Total ingestion time: 72.8 seconds for data generation + 52 seconds for the Glassflow job to process a few thousand remaining records and load into ClickHouse. No need to wait for background merges.
Immediately after ingestion, querying the ClickHouse table returned exactly 208,333 deduplicated records, right on the mark—no need for FINAL.
The immediate consistency here is key: you get correct data immediately after the stream completes, making it far more suitable for real-time dashboards and analytics.

Method	Total Records	Duplicates	Ingestion Time	Rows in Table	Expected Rows
Glassflow	250,000	41,667	72.8s + 52s = ~125s	208,333	208,333

Beyond raw performance, Glassflow brings operational simplicity—you don’t need to think about merge strategies, tuning min_age_to_force_merge_seconds, or guarding every query with FINAL.

🏁 Conclusion: When to Use What?

While both methods eventually arrive at the correct deduplicated result, Glassflow wins on all fronts for streaming deduplication:

✅ Faster Time to Consistent Data: No need to wait for background merges or rely on FINAL.
✅ Predictable Query Behavior: What you ingest is what you get—every time.
✅ Simplified Ops: No merging logic, no tuning, no surprise CPU spikes due to FINAL.

In contrast, ClickHouse’s native ReplacingMergeTree engine, while powerful, struggles with timeliness and operational clarity when used for real-time deduplication in high-throughput streaming environments.

That being said, there are scenarios where ClickPipes be useful.

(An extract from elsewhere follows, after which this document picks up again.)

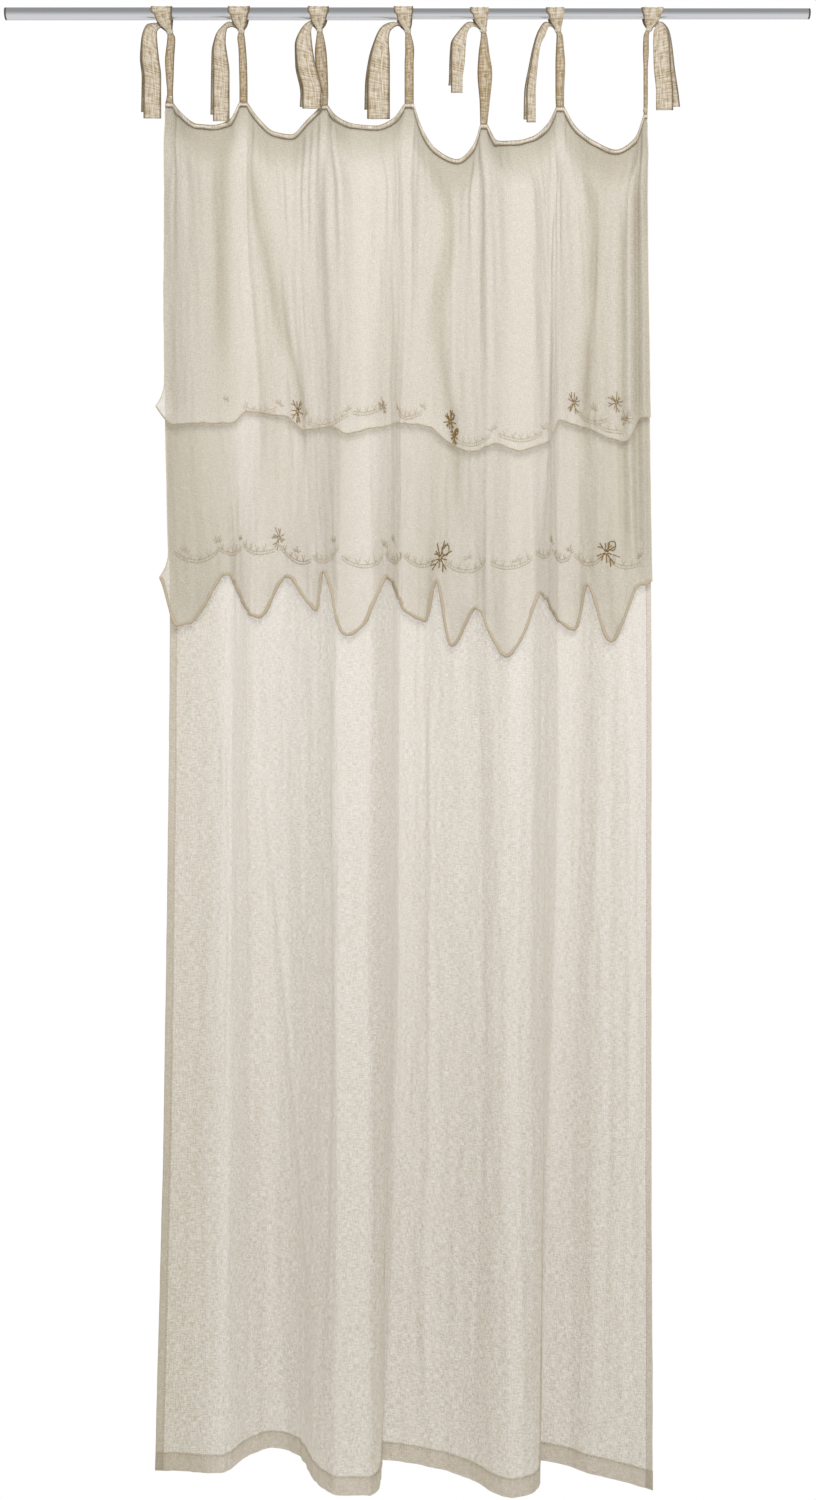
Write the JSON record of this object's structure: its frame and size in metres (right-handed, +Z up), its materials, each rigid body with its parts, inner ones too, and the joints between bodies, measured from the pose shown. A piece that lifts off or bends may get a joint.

If your priorities include:

Single-click ingestion pipelines from an alternative source like Postgres.
Managed, low‑maintenance cloud-native simplicity with built‑in schema tracking
Use cases where a bit of merge latency is acceptable

If any of the above three define your use case, then ClickPipes becomes a compelling, low‑ops option. Moreover, it is ideal for organizations already embedded in the ClickHouse Cloud ecosystem who want to skip custom stream processing and rely on a fully managed ingestion layer.

However, if your use case involves streaming ingestion and you care about data freshness, consistency, and performance—Glassflow is the way to go.